Under these circumstances, I cannot conclude that the County acted unreasonably much less that the district court's findings were clearly erroneous.   The majority effectively imposes an affirmative duty on a municipality to update an address that it had no reason to believe was incorrect (and, in fact, had every reason to believe was correct).   There is no such duty.   See Weigner v. City of New York, 852 F.2d 646, 651 n. 5 (2d Cir.1988) (“party's ability to take steps to safeguard his interests” is relevant “in making the initial determination of what notice is reasonable”);  Kennedy, 100 N.Y.2d at 10-11, 759 N.Y.S.2d 429, 789 N.E.2d 607.   For these reasons, I would affirm the district court's determination that the County was entitled to the presumption of receipt.

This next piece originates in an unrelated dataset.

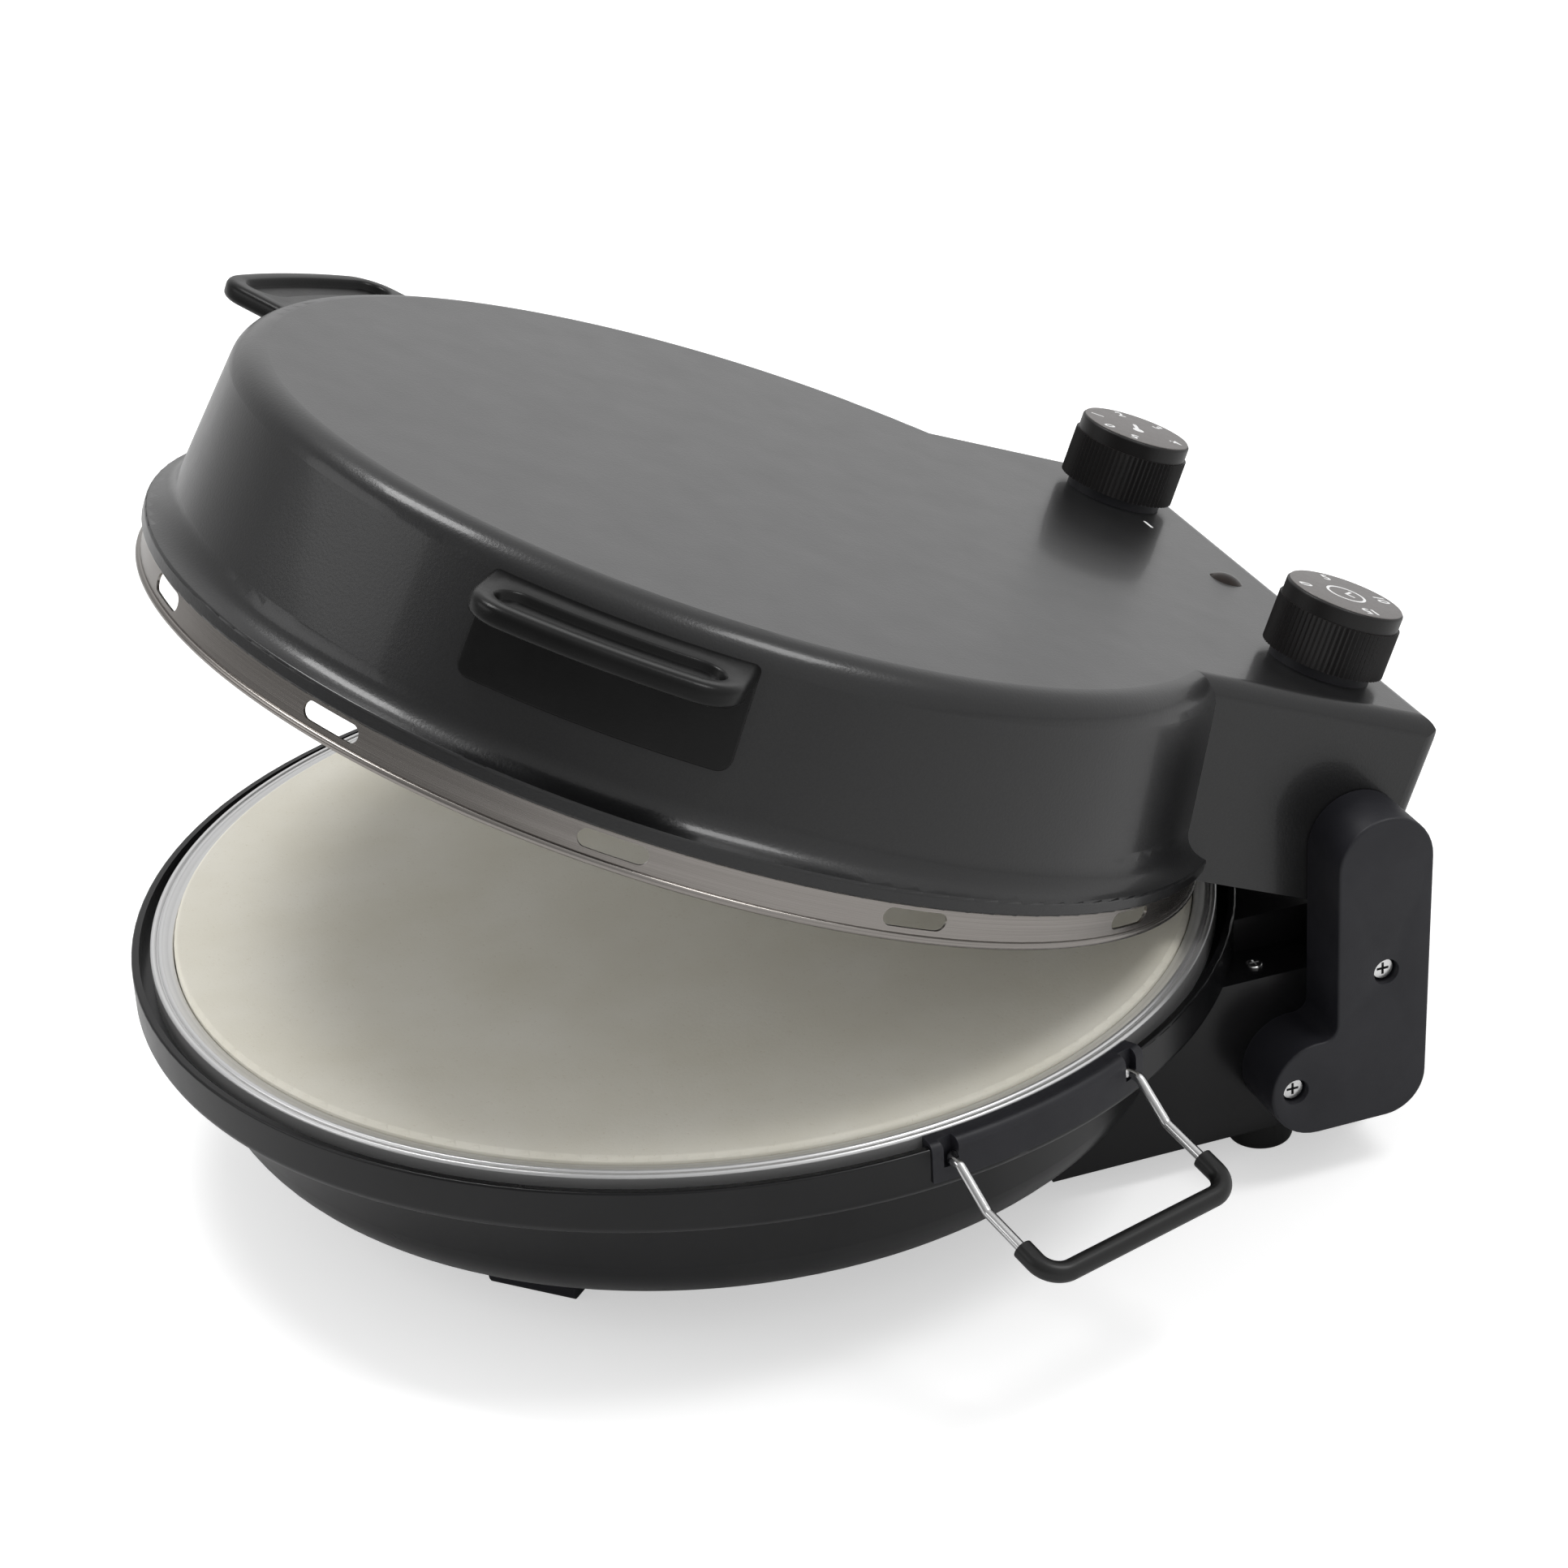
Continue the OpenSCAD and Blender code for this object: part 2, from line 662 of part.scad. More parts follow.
module terminal_block() color([0.9, 0.9, 0.86]) translate([-20, 164, box_bottom_z + plate_t])
    difference() {
        box([0, 0, 0], [40, 15, 14]);
        for (k = [0:2]) box([4 + 12 * k, 3, 8], [12 + 12 * k, 12, 14 + cut]);
    }

module cord_inlet() color([0.05, 0.05, 0.05]) translate([gland_x, box_back, gland_z])
    rotate([-90, 0, 0]) difference() {
        union() {
            cylinder(r = gland_flange_r, h = 3);
            translate([0, 0, -box_wall - 3]) cylinder(r = gland_r, h = box_wall + 9);
        }
        translate([0, 0, -box_wall - 3 - cut]) cylinder(r = gland_bore_r, h = 30);
    }

module front_feet() color([0.06, 0.06, 0.07]) pair() rotate([0, 0, -front_foot_az])
    difference() {
        along_x(front_foot_r - front_foot_t, front_foot_r)
            polygon([[-front_foot_w / 2, 0], [front_foot_w / 2, 0],
                     [front_foot_top / 2, bowl_bottom_z], [-front_foot_top / 2, bowl_bottom_z]]);
        along_y(-front_foot_top, front_foot_top) {
            corner_loss([front_foot_r, 0], [-1, 1], 3);
            corner_loss([front_foot_r - front_foot_t, 0], [1, 1], 3);
        }
    }

module rear_feet() color([0.05, 0.05, 0.05]) pair() translate([box_half - rear_foot_in, rear_foot_y, 0])
    rotate_extrude() difference() {
        polygon([[0, 0], [rear_foot_r - 0.8, 0], [rear_foot_r, box_bottom_z], [0, box_bottom_z]]);
        corner_loss([rear_foot_r - 0.8, 0], [-1, 1], 1.5);
    }

// ---------------------------------------------------------------- bails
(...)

After crediting the district court's determination that the County was entitled to the presumption of receipt, McDonald's argument amounts to nothing more than a base denial, insufficient to overcome the presumption.   See Meckel v. Cont'l Res. Co., 758 F.2d 811, 817 (2d Cir.1985)(holding that rebuttal of the presumption requires a specific factual denial of receipt).   McDonald has pointed to no specific evidence to rebut the presumption of receipt.   Thus, no reason exists to overturn the district court's finding on the grounds that McDonald rebutted the presumption of receipt.

For these reasons, as to defendant-appellant McDonald, I respectfully dissent.

FOOTNOTES

1.   In 1999, N.Y. Real Prop. Tax Law § 1125 provided that personal notice of the commencement of a foreclosure proceeding must be provided “by ordinary first class mail.”   In 2000, New York State amended § 1125 to require foreclosure notices be sent by certified mail.   See N.Y. Real Prop. Tax Law § 1125 (2001).

Chief Judge JOHN M. WALKER, JR. dissents in a separate opinion.